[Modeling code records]
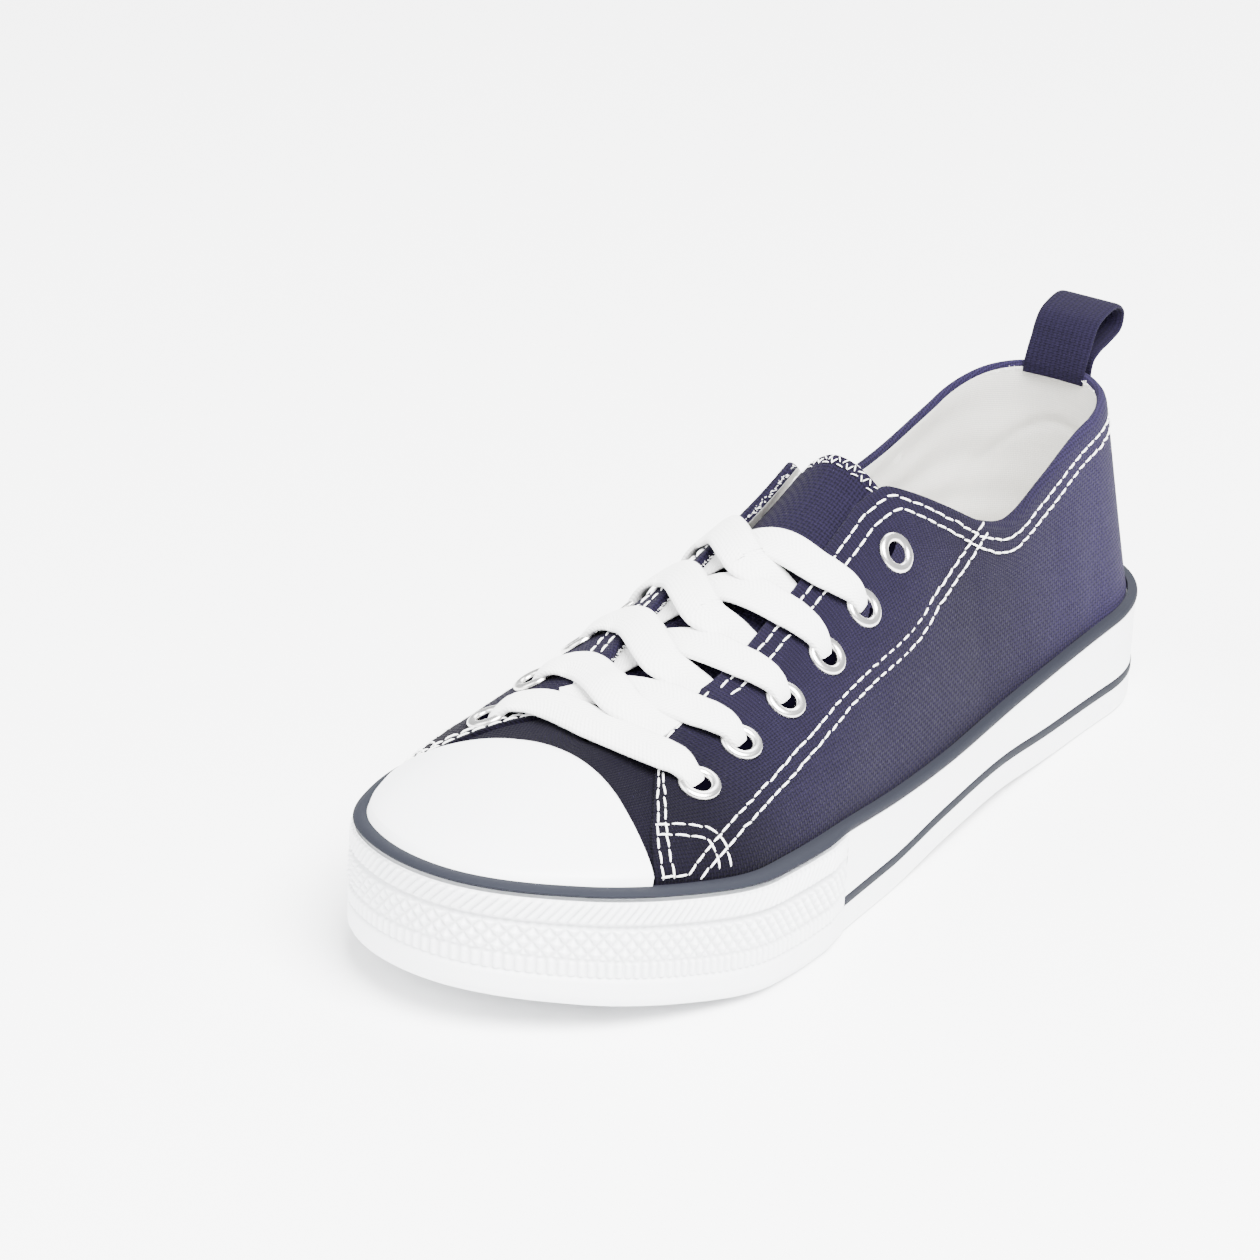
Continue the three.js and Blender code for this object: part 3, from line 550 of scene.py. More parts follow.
def cloth_paint(name, colour, pitch, depth, contrast, sheen=0.015, drift=0.08, ratio=1.0, slub=0.55,
                painted_light_shade=0.0):
    """Woven cloth: threads of the weave in height and shade, slubs along the threads, faint
    fading in patches and specks of lint; painted light makes it paler to the heel and painted shade
    makes it darker to the toe."""
    paint = Paint(name, 0.9, Sheen_Weight=sheen, Sheen_Roughness=0.5, Specular_IOR_Level=0.06)
    u, v, _ = paint.parts(paint.cloth())
    threads = paint.weave(u, v, pitch, ratio)
    here = paint.place()
    patches = paint.noise(here, 18.0, 4.0, 0.6)
    slubs = (paint.slubs(u * SLUB_LENGTH, v / pitch) + paint.slubs(u / pitch, v * SLUB_LENGTH)) * 0.5
    tone = threads * contrast + (1.0 - contrast) + (slubs - 0.5) * slub + (patches - 0.5) * drift * 4
    x = paint.parts(here)[0]
    heel_light_falloff, toe_painted_shade = [x.between(*run) * loss for run, loss in PAINTED_LIGHT_FALLOFF]
    # painted light at the heel and painted shade toward the toe, by x in the frame
    base = paint.tint(colour, tone * (1.0 + painted_light_shade * HEEL_PAINTED_LIGHT - (heel_light_falloff + toe_painted_shade) * painted_light_shade))
    lint = paint.noise(here, 1400.0, 2.0).between(0.70, 0.76) * 0.3
    paint.feed("Base Color", paint.mix(lint, base, shaded(colour, 3.0)))
    fibre = paint.noise(here, 2600.0, 2.0)
    height = threads + (slubs - 0.5) * 0.5 + fibre * 0.18
    paint.feed("Normal", paint.bump(height, depth, 0.8))
    return paint.material


def rubber_paint(name, colour, roughness, mottle=0.03, grime=0.0, depth=0.00004, gloss=0.5,
                 recess_shade=0.0):
    """Moulded rubber: faint cloudy tone, fine surface grain, tiny nicks and a little grime
    toward the ground; painted shade greys the low places of a relief kept in the map."""
    paint = Paint(name, roughness, Specular_IOR_Level=gloss, Coat_Roughness=0.35)
    here = paint.place()
    clouds = paint.noise(here, 28.0, 5.0, 0.6)
    tone = 1.0 + (clouds - 0.5) * mottle * 2
    if recess_shade:
        # painted shade in the low places of the relief, read from the map's second value
        tone = tone - (1.0 - paint.parts(paint.cloth())[1].between(0.0, 0.9)) * recess_shade
    marks = paint.noise(here, 160.0, 6.0, 0.7).between(0.58, 0.74)
    low = 1.0 - paint.parts(here)[2].between(0.001, 0.012)
    dirt = (marks * 0.5 + clouds * 0.25) * low * grime + marks * grime * 0.05
    paint.feed("Base Color", paint.mix(dirt, paint.tint(colour, tone), linear((0.45, 0.43, 0.41))))
    paint.feed("Roughness", (clouds - 0.5) * 0.16 + roughness + marks * 0.05)
    grain = paint.noise(here, 1800.0, 3.0)
    nicks = paint.noise(here, 420.0, 2.0).between(0.72, 0.8)
    paint.feed("Normal", paint.bump(grain - nicks * 0.7, depth, 0.5))
    return paint.material


WALE_PITCH, CROSS_PITCH = 1.05, 0.75
# Across the lace (mm): where painted shade along its edges begins and where it is full
LACE_EDGE_SHADE = (3.1, LACE_MAP / 2)


def lace_paint(name, colour):
    """Flat woven lace: two rows of slanted wales that meet in the middle, and painted shade along its
    edges.
    """
    paint = Paint(name, 0.85, Sheen_Weight=0.3, Specular_IOR_Level=0.25)
    u, v, _ = paint.parts(paint.cloth())
    slant = abs(v) * 0.9
    wales = abs(((u + slant) * (math.pi / WALE_PITCH)).sine())
    cross = abs((v * (math.pi / CROSS_PITCH)).sine())
    height = wales * 0.7 + cross * 0.45
    here = paint.place()
    fuzz = paint.noise(here, 2400.0, 2.0)
    tone = 0.86 + height * 0.12 + (paint.noise(here, 60.0, 3.0) - 0.5) * 0.06
    # painted shade darkens the lace toward its edges
    paint.feed("Base Color", paint.tint(colour, tone - abs(v).between(*LACE_EDGE_SHADE) * 0.16))
    paint.feed("Normal", paint.bump(height + fuzz * 0.3, 0.00016, 0.8))
    return paint.material


def thread_paint(name, colour):
    """Sewing thread: plies that wind round it, in object space, and a soft dull surface."""
    paint = Paint(name, 0.75, Sheen_Weight=0.2)
    ply = paint.noise(paint.place(), 2200.0, 2.0)
    paint.feed("Base Color", paint.tint(colour, 0.88 + ply * 0.2))
    paint.feed("Normal", paint.bump(ply, 0.00008, 0.6))
    return paint.material


def nickel_paint(name, colour):
    """Plated metal with fine turning lines and dulled patches."""
    paint = Paint(name, 0.24, Metallic=1.0)
    here = paint.place()
    dull = paint.noise(here, 300.0, 4.0)
    paint.feed("Base Color", paint.tint(colour, 0.94 + dull * 0.1))
    paint.feed("Roughness", 0.18 + dull * 0.14)
    paint.feed("Normal", paint.bump(paint.noise(here, 900.0, 2.0), 0.00003, 0.3))
    return paint.material


# ---- What a user would change ----
class SneakerSizes(bpy.types.PropertyGroup):
    """Sizes of the small features."""

    stitch_length: bpy.props.FloatProperty(
        name="Stitch Length", description="Length of one stitch, with its gap",
        default=0.0035, unit="LENGTH")
    stitch_thick: bpy.props.FloatProperty(
        name="Thread", description="Thickness of the sewing thread", default=0.0005, unit="LENGTH")
    row_gap: bpy.props.FloatProperty(
        name="Row Gap", description="Space between the two rows of a double seam",
        default=0.0029, unit="LENGTH")
    weave_pitch: bpy.props.FloatProperty(
        name="Weave", description="Space from thread to thread of the canvas",
        default=0.00095, unit="LENGTH")
    lace_width: bpy.props.FloatProperty(
        name="Lace Width", description="Width of the flat lace", default=0.0096, unit="LENGTH")
    lace_thick: bpy.props.FloatProperty(
        name="Lace Thickness", description="Thickness of the flat lace", default=0.0014,
        unit="LENGTH")
    rib_pitch: bpy.props.FloatProperty(
        name="Rib Pitch", description="Space between the ribs of the toe bumper",
        default=0.0021, unit="LENGTH")


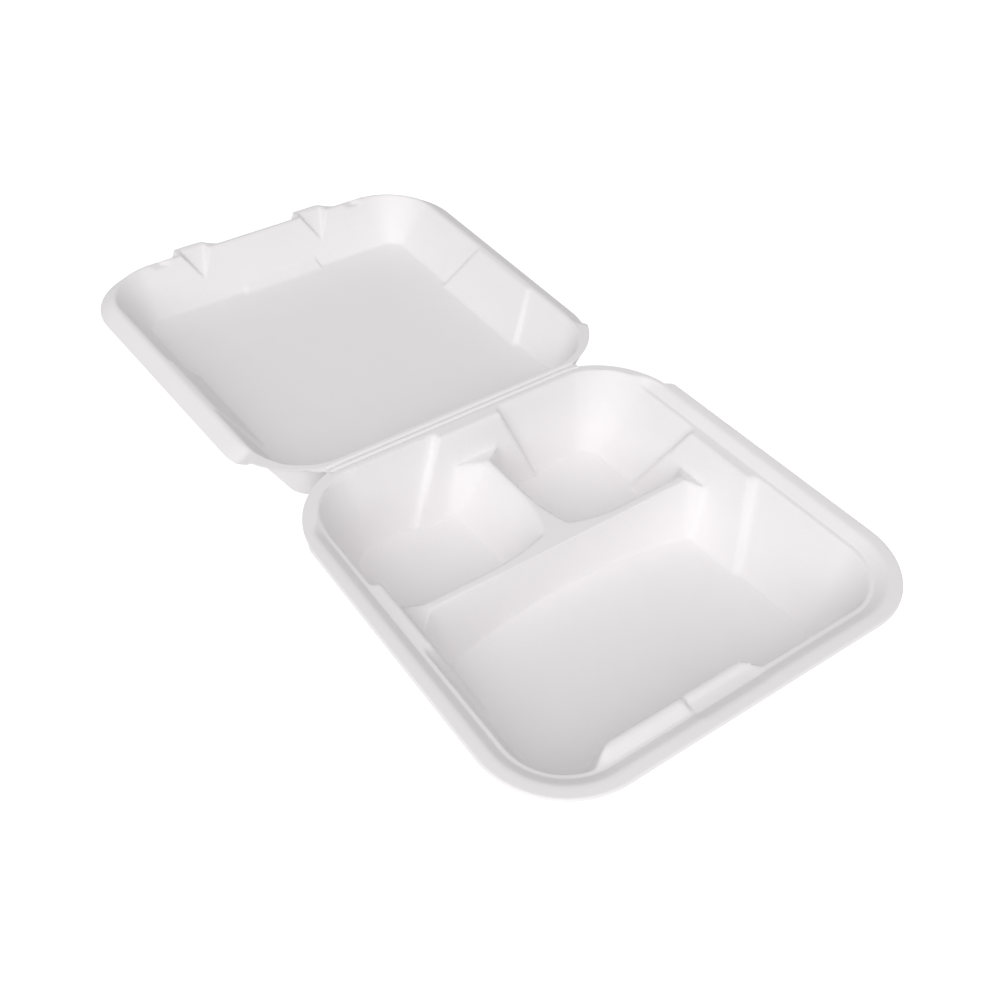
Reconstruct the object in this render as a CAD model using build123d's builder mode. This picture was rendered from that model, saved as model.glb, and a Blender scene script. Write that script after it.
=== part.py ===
import os

from build123d import *

os.makedirs("parts", exist_ok=True)

# Takeaway box of moulded white foam, three compartments and a hinged lid, lying open.
# Millimetres. X runs along the hinge, +Y points from the front latch to the lid, +Z is up.
# The origin is the centre of the tray's underside.

# Overall sizes
box_width = 230.0
tray_length = 222.0
tray_height = 49.0
lid_depth = 28.8
tray_foam = 2.6
lid_foam = 2.3
front_corner = 43.5
hinge_corner = 44.0
hinge_taper = 4.5
lid_tilt = -0.8

# Helper lengths of the cuts: how far a block runs past the wall it trims, and how far pieces lap
run_out = 30.0
lap = 1.0

# Fit between lid and tray
fold_gap = 0.5

half_width = box_width / 2
front_y = -tray_length / 2
fold_y = tray_length / 2
rim_z = tray_height
pivot_z = rim_z + fold_gap / 2
tray_back = fold_y - fold_gap / 2
lid_near = fold_y + fold_gap / 2
lid_far = fold_y + tray_length
taper_length = tray_length - front_corner

# Tray rim: flat brim, rolled outer lip and a small step down to a ledge
brim_width = 9.2
step_width = 1.2
ledge_width = 2.2
step_depth = 3.0
lip_drop = 4.2
lip_radius = 2.4
lip_end = 38.0
corner_setback = 2.0
ledge_z = rim_z - step_depth

# Tray walls, measured on the inside
side_inset = 34.3
front_inset = 32.0
back_inset = 17.5
back_strip = 3.6
floor_corner = 9.0
mouth_front_corner = 31.0
mouth_back_corner = 31.0
wall_lean = 1.11
mouth_half = half_width - brim_width - step_width - ledge_width
mouth_front = front_y + brim_width + step_width + ledge_width
floor_half = half_width - side_inset
floor_front = front_y + front_inset
floor_back = fold_y - back_inset
side_slope = (mouth_half - floor_half) / (ledge_z - tray_foam)
front_slope = (floor_front - mouth_front) / (ledge_z - tray_foam)
back_slope = (back_inset - back_strip) / (rim_z - tray_foam)
tray_skin = tray_foam * wall_lean

# Stacking panels pressed into the walls
panel_top_half = 21.5
panel_foot_half = 41.5
panel_top_step = 4.5
panel_foot_step = 3.0
side_panel_from_fold = 96.0
side_panel_y = fold_y - side_panel_from_fold

# Latch shelf pressed into the front wall
shelf_left = -64.0
shelf_right = 9.0
shelf_left_run = 15.0
shelf_right_run = 9.0
shelf_reach = 7.6
shelf_foot_reach = 2.0
trough_left = -24.0
trough_right = 7.0
trough_depth = 3.0
shelf_lip = 1.5

# Dividers
under_z = -2.0
crest_drop = 15.5
crest_from_fold = 92.0
crest_width = 4.4
ridge_foot_from_fold = 93.0
ridge_foot_bow = 20.5
ridge_end_bow = 12.3
ridge_back_run = 15.0
ridge_reach = 100.0
crest_z = rim_z - crest_drop
crest_front = fold_y - crest_from_fold
crest_back = crest_front + crest_width
ridge_foot_front = fold_y - ridge_foot_from_fold
ridge_end_front = ridge_foot_front - ridge_end_bow
ridge_foot_back = crest_back + ridge_back_run
post_foot_half = 18.0
flare_top = 13.0
flare_foot = 1.5
flare_root = 2.0
fork_round = 12.0
crest_foam = 5.5
hollow_width = 1.2
hollow_z = crest_z - crest_foam

# Lid rim and walls, measured on the inside
skirt_width = 6.0
skirt_drop = 5.3
skirt_bend_drop = 0.6
skirt_crest_share = 1.25
skirt_foot_foam = 3.6
skirt_head_foam = 7.4
skirt_far_share = 0.9
skirt_near_lap = 4.0
skirt_trim_start = 3.0
ridge_width = 5.2
far_skirt_width = 5.0
far_ridge_width = 3.4
lid_side_inset = 28.1
lid_far_inset = 24.5
lid_near_inset = 17.0
lid_floor_corner = 10.0
lid_far_corner = 30.0
lid_near_corner = 32.0
lid_wall_lean = 1.15
lid_mouth_half = half_width - skirt_width - ridge_width
lid_mouth_far = lid_far - far_skirt_width - far_ridge_width
lid_floor_z = rim_z - lid_depth + lid_foam
lid_floor_half = half_width - lid_side_inset
lid_floor_far = lid_far - lid_far_inset
lid_floor_near = fold_y + lid_near_inset
lid_mouth_near = fold_y + back_strip
lid_side_slope = (lid_mouth_half - lid_floor_half) / (rim_z - lid_floor_z)
lid_far_slope = (lid_mouth_far - lid_floor_far) / (rim_z - lid_floor_z)
lid_near_slope = (lid_floor_near - lid_mouth_near) / (rim_z - lid_floor_z)
lid_skin = lid_foam * lid_wall_lean

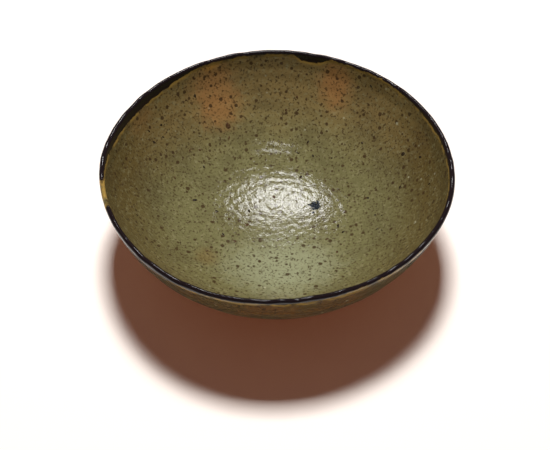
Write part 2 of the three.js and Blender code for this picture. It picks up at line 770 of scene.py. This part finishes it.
@dataclass(frozen=True)
class Lamp:
    """One square lamp that faces the bowl. Lengths are in metres, and the power is in watts."""

    name: str
    place: Triple
    size: float
    power: float
    colour: Colour = WHITE
    gives_gloss: bool = True
    gives_light: bool = True
    target: Triple = (0.0, 0.0, 0.03)

    def hang(self) -> None:
        """Hangs the lamp."""
        data = bpy.data.lights.new(self.name, "AREA")
        data.size = self.size
        data.energy = self.power
        data.color = self.colour
        lamp = bpy.data.objects.new(self.name, data)
        bpy.context.scene.collection.objects.link(lamp)
        lamp.location = self.place
        look = Vector(self.target) - lamp.location
        lamp.rotation_euler = look.to_track_quat("-Z", "Y").to_euler()
        lamp.visible_glossy = self.gives_gloss
        lamp.visible_diffuse = self.gives_light


LAMPS = (
    Lamp("key", (0.0, 0.28, 1.25), 0.24, 21.0, (1.0, 0.99, 0.98), gives_gloss=False),
    Lamp("back_box", (-0.02, 0.67, 0.99), 0.17, 1.7, gives_light=False),
    Lamp("top_glint", (0.02, 0.06, 1.3), 0.12, 0.6, gives_light=False),
)


@dataclass
class Studio:
    """A white floor, soft lamps and the camera of the photograph. Lengths are in metres."""

    rim_height: float
    elevation: float = math.radians(45.18)
    distance: float = 0.45
    aim: Triple = (-0.00071, 0.01032, 0.0)
    focal_px: float = 1056.6
    picture_px: Span = (550.0, 450.0)
    sensor_mm: float = 36.0
    nearest: float = 0.01
    floor_half: float = 3.0
    floor_colour: Colour = (0.93, 0.88, 0.83)
    near_glow: Colour = (0.085, 0.017, 0.002)
    far_glow: Colour = (0.9, 0.9, 0.9)
    glow_mm: Span = (190.0, 520.0)
    fill: float = 0.05

    @property
    def eye(self) -> Vector:
        """Where the camera stands."""
        flat = self.distance * math.cos(self.elevation)
        return Vector((0.0, -flat, self.rim_height + self.distance * math.sin(self.elevation)))

    def ray(self, x_px: float, y_px: float) -> Vector:
        """The direction in which the camera sees a place of the picture.

        Args:
            x_px: how far right the place is, in pixels.
            y_px: how far down it is, in pixels.

        Returns:
            The direction.
        """
        ahead = (Vector(self.aim) - self.eye).normalized()
        right = ahead.cross(Vector((0.0, 0.0, 1.0))).normalized()
        up = right.cross(ahead)
        across = x_px - self.picture_px[0] / 2.0
        down = y_px - self.picture_px[1] / 2.0
        return (ahead * self.focal_px + right * across - up * down).normalized()

    def camera(self) -> None:
        """Places the camera."""
        data = bpy.data.cameras.new("camera")
        data.sensor_width = self.sensor_mm
        data.lens = self.focal_px / self.picture_px[0] * self.sensor_mm
        data.clip_start = self.nearest
        camera = bpy.data.objects.new("camera", data)
        bpy.context.scene.collection.objects.link(camera)
        camera.location = self.eye
        look = Vector(self.aim) - self.eye
        camera.rotation_euler = look.to_track_quat("-Z", "Y").to_euler()
        bpy.context.scene.camera = camera

    def floor(self) -> None:
        """Lays the white floor, which glows warm near the bowl so that the shadow is reddish."""
        mesh = bpy.data.meshes.new("floor")
        half = self.floor_half
        corners = [(-half, -half, 0.0), (half, -half, 0.0), (half, half, 0.0), (-half, half, 0.0)]
        mesh.from_pydata(corners, [], [(0, 1, 2, 3)])
        floor = bpy.data.objects.new("floor", mesh)
        bpy.context.scene.collection.objects.link(floor)
        bench = NodeBench("white_floor")
        bench.shader.inputs["Base Color"].default_value = (*self.floor_colour, 1.0)
        bench.shader.inputs["Roughness"].default_value = 1.0
        bench.shader.inputs["Specular IOR Level"].default_value = 0.0
        path = bench.tree.nodes.new("ShaderNodeLightPath")
        far = bench.ease(bench.radius, *self.glow_mm)
        bench.feed(bench.shader.inputs["Emission Color"], bench.mix(far, self.near_glow, self.far_glow))
        bench.feed(bench.shader.inputs["Emission Strength"], path.outputs["Is Camera Ray"])
        mesh.materials.append(bench.material)

    def world(self) -> None:
        """Sets a white background and a low fill light."""
        world = bpy.data.worlds.new("studio")
        bpy.context.scene.world = world
        world.use_nodes = True
        tree = world.node_tree
        background = tree.nodes["Background"]
        path = tree.nodes.new("ShaderNodeLightPath")
        strength = tree.nodes.new("ShaderNodeMapRange")
        strength.inputs["To Min"].default_value = self.fill
        strength.inputs["To Max"].default_value = 1.0
        tree.links.new(path.outputs["Is Camera Ray"], strength.inputs["Value"])
        tree.links.new(strength.outputs["Result"], background.inputs["Strength"])
        background.inputs["Color"].default_value = (*WHITE, 1.0)

    def build(self) -> None:
        """Builds the camera, lamps, floor and world."""
        self.camera()
        for lamp in LAMPS:
            lamp.hang()
        self.floor()
        self.world()
        bpy.context.scene.view_settings.view_transform = "Standard"


@dataclass(frozen=True)
class PlaceFinder:
    """Finds places on the glaze by where the photograph shows them, or from above."""

    studio: Studio
    tree: BVHTree
    above: float = 0.2

    def seen(self, x_px: float, y_px: float) -> tuple[Vector, Vector]:
        """The place and direction of the glaze at a place of the photograph."""
        place, normal, _, _ = self.tree.ray_cast(self.studio.eye, self.studio.ray(x_px, y_px))
        return place, normal

    def under(self, x: float, y: float) -> tuple[Vector, Vector]:
        """The place and direction of the glaze straight under a point, in metres."""
        place, normal, _, _ = self.tree.ray_cast(Vector((x, y, self.above)), Vector((0.0, 0.0, -1.0)))
        return place, normal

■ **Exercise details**
Retype exactly, and only, the lines from the one containing "Reconstruct the object" through the one containing "# The origin", both included.

■ **Solution to this exercise**
Reconstruct the object in this render as a CAD model using build123d's builder mode. This picture was rendered from that model, saved as model.glb, and a Blender scene script. Write that script after it.
=== part.py ===
import os

from build123d import *

os.makedirs("parts", exist_ok=True)

# Takeaway box of moulded white foam, three compartments and a hinged lid, lying open.
# Millimetres. X runs along the hinge, +Y points from the front latch to the lid, +Z is up.
# The origin is the centre of the tray's underside.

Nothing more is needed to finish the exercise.